Je commençais à être très satisfait de mes qualités de négociateur, quand une jeune fille a déboulé pour me demander une clope – échange interpersonnel le plus courant dans le cadre d'un festival, au coude-à-coude avec la remarque phare : « Putain, y'a Paul Kalkbrenner sur la scène Pitchfork, faut tracer. » Quoi qu'il en soit, cette jeune fille a accepté de me filer trois gélules de MDMA contre l'intégralité de mon paquet de clopes.

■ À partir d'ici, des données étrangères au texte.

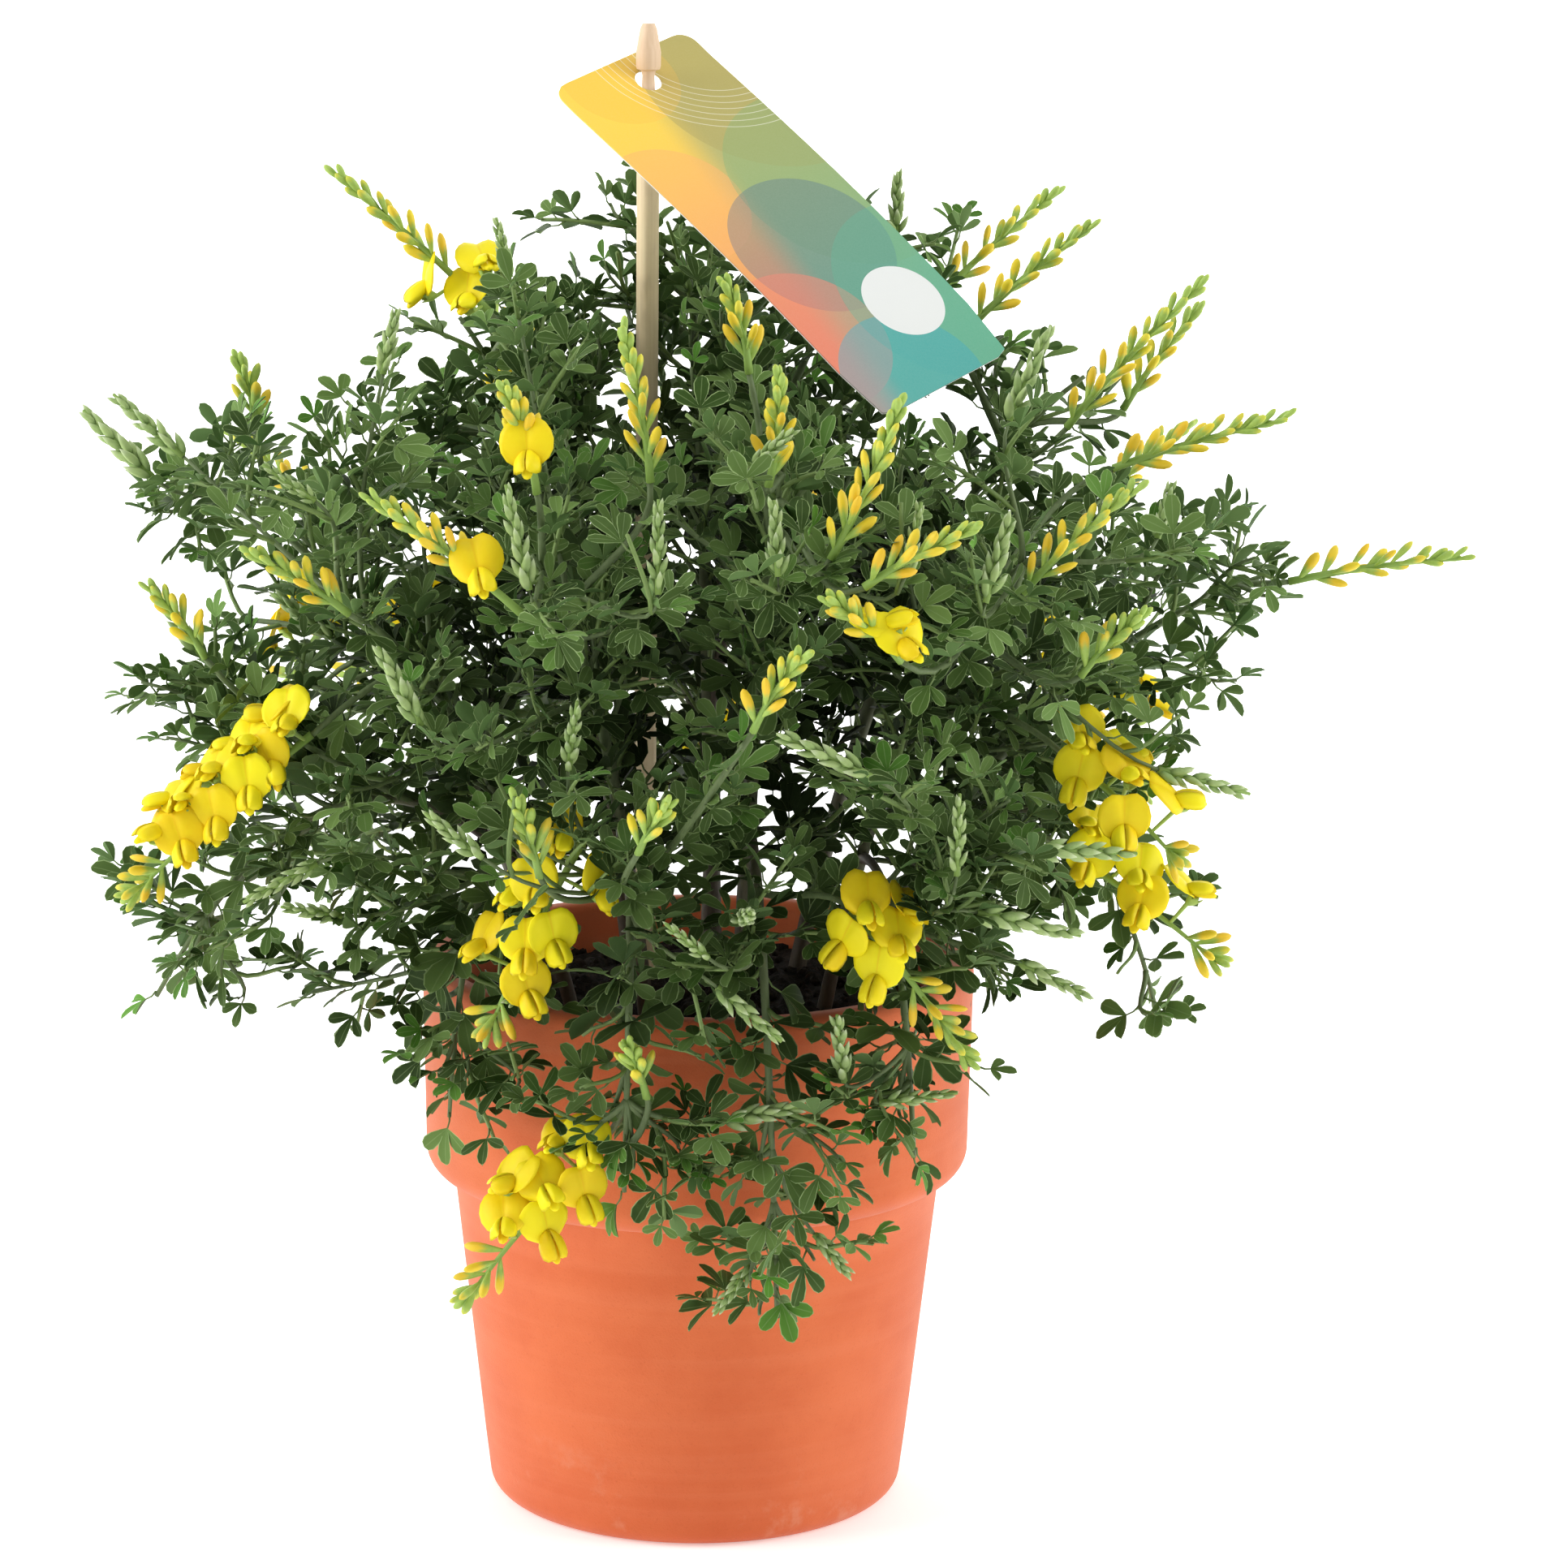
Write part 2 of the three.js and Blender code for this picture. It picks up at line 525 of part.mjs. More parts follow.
// One thin arched blade, cut to the rib between its leaflets, on a stalk that ends in a point.
function leafSolid(place, size) {
  const n = LEAF_OUTLINE.length;
  const arched = (x, y) => -LEAF.droop * (Math.hypot(x, y) / LEAF.length) ** 2;
  const points = LEAF_OUTLINE.map(([x, y]) => place(x, y, arched(x, y)));
  const [crest, keel, foot] = [n, n + 1, n + 2];
  const half = LEAF.thickness / 2;
  points.push(place(0, 0, half), place(0, 0, -half), place(-LEAF.stalk - SUNK / size, 0, 0));
  const edges = ringFrom(0, n - 1).map((i) => [i, i + 1]);
  return polyhedron(points, [
    ...edges.map(([a, b]) => [a, b, crest]),
    ...edges.map(([a, b]) => [b, a, keel]),
    ...fan([n - 1, keel, 0, crest], foot),
  ]);
}

function leafCapsules(place, size) {
  const reach = LEAF.length * 0.86;
  return [-LEAF.spread, 0, LEAF.spread].map((angle) => ({
    a: place(0, 0, 0),
    b: place(reach * Math.cos(angle), reach * Math.sin(angle), -1),
    radius: LEAF.width * 0.42 * size,
  }));
}

// Leaves stand on a stalk's faces in turn, from its tip back to its middle, where there is room.
function leavesOn(stalk, count, random) {
  const solids = [];
  for (let i = 0; i < count; i += 1) {
    for (let tries = 0; tries < LEAVES.tries && solids.length <= i; tries += 1) {
      const t = LEAVES.last - (LEAVES.along * (i + 0.5 * random())) / count;
      const root = pointOn(stalk, t);
      const ahead = stalk.curve.getTangent(t);
      const lean = THREE.MathUtils.lerp(...LEAVES.lean, random());
      const out = faceOf(stalk, t, i + tries).addScaledVector(ahead, lean).normalize();
      const face = across(UP.clone().addScaledVector(ahead, LEAVES.rise), out);
      const size = THREE.MathUtils.lerp(...LEAVES.size, random());
      const place = leafPlacer(root, out, face, size);
      const capsules = leafCapsules(place, size);
      if (isClear(capsules, ({ node, kind }) => node === stalk.node && kind === 'wood')) {
        keep(capsules, stalk.node, 'leaf');
        solids.push(leafSolid(place, size));
      }
    }
  }
  return solids;
}

// Sprays.

// A bud leans out from the spray's stalk, fattest near its foot.
function budSolid(root, ahead, out, size) {
  const heading = out.clone().multiplyScalar(BUD.lean).add(ahead).normalize();
  const tip = root.clone().addScaledVector(heading, BUD.length * size);
  const foot = root.clone().addScaledVector(out, -SUNK);
  const fattest = between(root, tip, BUD.fattest);
  const ring = ringPoints(fattest, heading, across(out, heading), (BUD.width / 2) * size, 3);
  return polyhedron([foot, ...ring, tip], [...fan([3, 2, 1], 0), ...fan([1, 2, 3], 4)]);
}

// A pea flower's own axes: out along its stalk, up the upright petal, and to its side.
function flowerPlacer(root, ahead, out) {
  const front = out.clone().addScaledVector(ahead, FLOWER.lean).normalize();
  const rise = across(UP.clone().addScaledVector(ahead, FLOWER.rise), front);
  const side = rise.clone().cross(front);
  return (x, y, z) => root.clone()
    .addScaledVector(side, x).addScaledVector(rise, y).addScaledVector(front, z);
}

// A stalk that widens to the calyx, the upright petal with its notched top, and the keel in front.
function flowerSolid(place) {
  const { stalk, width, height, keel, keelWidth, keelHeight } = FLOWER;
  const calyx = [[0, 1], [-0.87, -0.5], [0.87, -0.5]]
    .map(([u, v]) => place(u * FLOWER.calyx, 1 + v * FLOWER.calyx, stalk));
  const petal = [
    [0, 0.8, -1.4], [-0.4, 0.66, 0.4], [-0.5, 0.3, 1.2], [0, -0.16, 0], [0.5, 0.3, 1.2], [0.4, 0.66, 0.4],
  ].map(([u, v, z]) => place(u * width, v * height, stalk + z));
  const boat = [[0, 0.5], [-0.5, 0], [0, -0.5], [0.5, 0]]
    .map(([u, v]) => place(u * keelWidth, 1.2 + v * keelHeight, stalk + 0.9));
  const points = [place(0, 0, -SUNK), ...calyx, ...petal, ...boat, place(0, 0.6, stalk + keel)];
  return polyhedron(points, [
    ...band([0], [1, 2, 3]),
    ...band([1, 2, 3], ringFrom(4, 6)),
    ...band(ringFrom(4, 6), ringFrom(10, 4)),
    ...band(ringFrom(10, 4), [14]),
  ]);
}

const flowerCapsules = (place) => [
  { a: place(0, 3, FLOWER.stalk), b: place(0, 5.4, FLOWER.stalk), radius: FLOWER.width * 0.42 },
  { a: place(0, 0, 0), b: place(0, 0.6, FLOWER.stalk + FLOWER.keel), radius: FLOWER.keelHeight / 2 },
];

// A stalk with open flowers from its foot and buds to its tip, on its three faces in turn. Of the
// buds only a share is made, spread over the same length.
function spray([name, foot, tip, open, allBuds], material) {
  const buds = Math.ceil(allBuds * BUD.share);
  const [start, end] = [V(...foot), V(...tip)];
  const curve = new THREE.LineCurve3(start, end);
  const ahead = toward(start, end);
  const rings = [[0, RACHIS.root], [1, RACHIS.tip]];
  const stalk = stalkAlong(curve, RACHIS.sides, rings, across(V(start.x, start.y, 30), ahead));
  const pieces = [stalkSolid(stalk)];
  const capsules = capsulesAlong(curve, 1, 1.2);
  for (let i = 0; i < open + buds; i += 1) {
    const t = (i + SPRAY_FOOT) / (open + buds);
    const root = curve.getPoint(t);
    const out = faceOf(stalk, t, i);
    if (i < open) {
      const place = flowerPlacer(root, ahead, out);
      pieces.push(flowerSolid(place));
      capsules.push(...flowerCapsules(place));
    } else {
      const size = THREE.MathUtils.lerp(BUD.low, BUD.top, (i - open) / buds);
      pieces.push(budSolid(root, ahead, out, size));
      const heading = out.clone().multiplyScalar(BUD.lean).add(ahead);
      const tip = root.clone().addScaledVector(heading, BUD.length * 0.7);
      capsules.push({ a: root, b: tip, radius: BUD.width / 2 });
    }
  }
  keep(capsules, name, 'spray');
  return { name, pieces, material, start, heading: ahead };
}

// The whole plant, in the order in which room is given out.

function meshOf(name, solid, material) {
  const { vertProperties, triVerts } = solid.getMesh();
  const geometry = new THREE.BufferGeometry();
  geometry.setAttribute('position', new THREE.BufferAttribute(vertProperties, 3));
  geometry.setIndex(new THREE.BufferAttribute(triVerts, 1));
  return named(name, new THREE.Mesh(geometry, material));
}

function named(name, mesh) {
  mesh.name = name;
  return mesh;
}

// The union's largest body: a scrap that holds to nothing is dropped.
function fused(solids) {
  const bodies = Manifold.union(solids).simplify(SMALLEST_EDGE).decompose();
  return bodies.reduce((a, b) => (a.volume() > b.volume() ? a : b));
}

// Stems, stick and sprays take their room first, then the twigs, then the leaves.
function growPlant() {
  const limbs = STEMS.flatMap(limbsOf);
  const solids = new Map(STEMS.map(([name]) => ['stem_' + name, []]));
  limbs.forEach((limb) => {
    solids.get(limb.node).push(stalkSolid(limb));
    keep(capsulesAlong(limb.curve, LIMB.steps, LIMB.foot - GAP), limb.node, 'wood');
  });
  const stickTop = V(STICK.foot.x, STICK.foot.y, STICK.top);
  keep([{ a: STICK.foot, b: stickTop, radius: STICK.radius + 2 * GAP }], 'label_stick', 'wood');
  const sprays = [
    ...FLOWER_SPRAYS.map((row) => spray(row, PETALS)),
    ...BUD_SPRAYS.map((row) => spray(row, BUDS)),
  ];
  const sprayTwigs = sprays.map(({ name, start, heading }) => (
    twigTo(limbs, start.clone().addScaledVector(heading, -GAP), heading, name, false)));
  const freeTwigs = ringFrom(0, TWIG_COUNT)
    .map((i) => twigTo(limbs, twigPlace(i).end, twigPlace(i).heading, null, i % SPIKE_EVERY === 0))
    .filter((twig) => twig !== null);
  const random = randomStream(SEED);
  const leafy = [
    ...sprayTwigs.map((twig) => [twig, LEAVES.sprayTwig]),
    ...freeTwigs.map((twig) => [twig, Math.min(LEAVES.most, 1 + Math.round(twig.length / LEAVES.spacing))]),
  ];
  leafy.forEach(([twig, count]) => {
    solids.get(twig.node).push(stalkSolid(twig), ...leavesOn(twig, count, random));
  });
  limbs.filter(({ drawn }) => drawn).forEach((limb) => {
    solids.get(limb.node).push(...leavesOn(limb, LEAVES.drawnLimb, random));
  });
  return { limbs, solids, sprays };
}

const { limbs, solids, sprays } = growPlant();
const plugs = [...limbs.filter(({ standing }) => standing).map(plugFor), plugForStick()];
const plant = new THREE.Group();
plant.add(
  named('pot', new THREE.Mesh(potGeometry(), CLAY)),
  meshOf('soil', soilSolid(plugs), EARTH),
  meshOf('label_stick', stickSolid(), BAMBOO),
  named('label_card', cardMesh()),
);
solids.forEach((pieces, name) => plant.add(meshOf(name, fused(pieces), FOLIAGE)));
sprays.forEach(({ name, pieces, material }) => plant.add(meshOf(name, fused(pieces), material)));

// The pot stands off the middle of the crown, and the origin goes under the middle.
const shrub = new THREE.Group();
shrub.add(plant);
const middle = new THREE.Box3().setFromObject(plant).getCenter(V());
plant.position.set(-middle.x, -middle.y, 0);

export default shrub;
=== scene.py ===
"""A broom shrub in a clay pot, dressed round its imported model.

Lengths are metres, and whole millimetres in the tables of places. Places are measured from the
pot's axis and its foot, with -Y towards the viewer, and AXIS carries them into the model's frame.
"""
import math
from dataclasses import dataclass

import bpy
import numpy as np
from mathutils import Matrix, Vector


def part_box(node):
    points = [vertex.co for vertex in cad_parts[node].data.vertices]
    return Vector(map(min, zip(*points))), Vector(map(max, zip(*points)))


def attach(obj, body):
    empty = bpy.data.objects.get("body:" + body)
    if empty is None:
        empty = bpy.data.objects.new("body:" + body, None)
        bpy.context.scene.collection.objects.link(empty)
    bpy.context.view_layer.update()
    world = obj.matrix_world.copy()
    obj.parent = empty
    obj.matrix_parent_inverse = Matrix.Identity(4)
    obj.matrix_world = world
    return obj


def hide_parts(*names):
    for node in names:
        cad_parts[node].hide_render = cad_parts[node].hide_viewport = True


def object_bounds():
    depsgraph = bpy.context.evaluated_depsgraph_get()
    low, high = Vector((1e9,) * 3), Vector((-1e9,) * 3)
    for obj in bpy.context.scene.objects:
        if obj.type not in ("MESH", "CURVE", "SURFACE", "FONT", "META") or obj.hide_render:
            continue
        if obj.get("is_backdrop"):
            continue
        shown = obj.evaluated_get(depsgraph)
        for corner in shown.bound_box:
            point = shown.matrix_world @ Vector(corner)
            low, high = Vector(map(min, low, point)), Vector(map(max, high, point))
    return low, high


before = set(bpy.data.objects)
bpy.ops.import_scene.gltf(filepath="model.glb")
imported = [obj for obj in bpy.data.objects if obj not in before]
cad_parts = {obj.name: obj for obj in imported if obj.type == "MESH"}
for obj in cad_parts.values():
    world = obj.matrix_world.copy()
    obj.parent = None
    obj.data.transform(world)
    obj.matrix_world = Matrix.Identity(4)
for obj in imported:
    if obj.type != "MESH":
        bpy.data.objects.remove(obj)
cad_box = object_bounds()

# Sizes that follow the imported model.

pot_low, pot_high = (np.array(corner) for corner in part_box("pot"))
AXIS = np.array([*(pot_low + pot_high)[:2] / 2, 0.0])
RIM = (pot_high[1] - pot_low[1]) / 2
POT_TOP = pot_high[2]
STICK_FOOT, STICK_TOP = (corner.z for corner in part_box("label_stick"))

# The clay pot: a tapered body under a wider, rounded collar.

WALL, LIP, DRAIN, FLOOR = 0.007, 0.003, 0.0075, 0.008
BASE, BASE_ROUND, NECK = 0.0492, 0.0045, 0.0578
COLLAR, COLLAR_FOOT, COLLAR_ROUND = 0.0642, 0.079, 0.0058
CLAY_WAVE = 0.0016  # how far the wall is out of round, as a share of its radius
SOIL_EDGE, SOIL_CROWN = 0.118, 0.122
SOIL_LUMPS, SOIL_GRAINS = (0.0013, 0.011), (0.0007, 0.0035)  # height and size

# The stick, and the card that hangs on its neck by a hole near one corner.

STICK = np.array([-0.0129, 0.01, 0.0])
SHAFT, STICK_NECK, NECK_AT = 0.0025, 0.0014, 0.334
CARD_WIDTH, CARD_LENGTH, CARD_THICK, CARD_CORNER, CARD_BOW = 0.044, 0.112, 0.0005, 0.0042, 0.0016
HOLE, HOLE_ACROSS, HOLE_DOWN = 0.0032, 0.0238, 0.0083
HOLE_AT = STICK + [0, 0, NECK_AT]
CARD_DOWN = np.array([0.665, -0.432, -0.609])
CARD_OVER = np.array([0.687, 0.674, 0.273])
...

J'avoue avoir été tenté d'achever mon article sur ce triomphe. J'avais réussi à gravir les échelons aussi rapidement que Jean Sarkozy au sein de l'EPAD. Sauf que j'étais bien décidé à aller au bout de mon aventure, quitte à me procurer de la merde. C'est ce que j'ai fait quand j'ai croisé un mec de l'âge de mon père, qui m'a proposé un « sachet de cocaïne » contre mes trois gélules.

Je vous laisse juger par vous-même de la qualité de cette coke – qui n'en était sans doute pas. Pour ma part, j'ai tout jeté dans les chiottes, et ai continué à faire la fête sans me droguer, vantant la bonté des êtres humains auprès des autres festivaliers.